During the early years of the war, Churchill refused complete blackouts in Britain’s main cities, arguing that this would demoralize the people. He proposed switching electricity on during certain hours so that people could still go to cinemas and theaters to keep their spirits up. No similar morale-boosting moves have occurred in Maliki’s Iraq since 2006. Iraqis should be able to still go to the movies, theaters and public parks. People should never lose the right to relax, live, love and enjoy entertainment without being afraid of being ripped apart by a terrorist bombing.

Churchill left behind one great legacy from World War II: leaders lead. It’s that simple – they lead, manage, inspire and motivate people by leaping into action – and danger – themselves. He created hope in people who had every reason in the world to be miserable and defeated. Maliki should also do just that.
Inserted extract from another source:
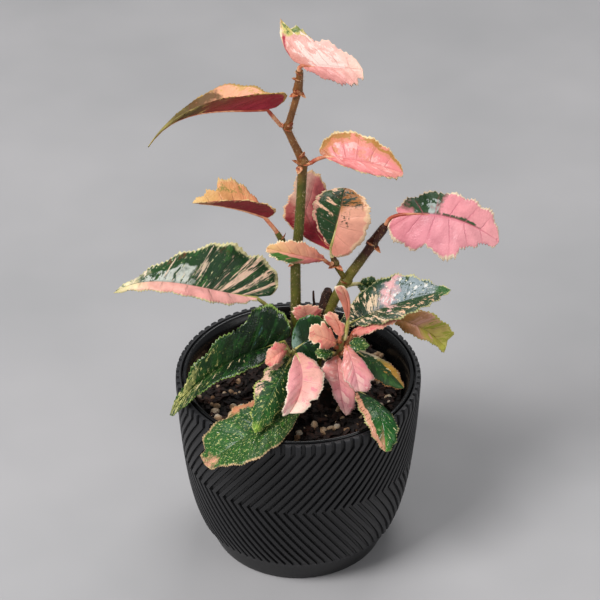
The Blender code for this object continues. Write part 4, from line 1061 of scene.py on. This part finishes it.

Churchill also advised that revenge is sweet, but too expensive for a nation wanting to end its strife and turn a new page in its history. Maliki should implement this advice if he wants domestic progress in Iraq. This can only be done by giving the Sunnis what they want in terms of greater influence within the government, namely a curb on Shi’ite militias, a general amnesty, and more freedoms.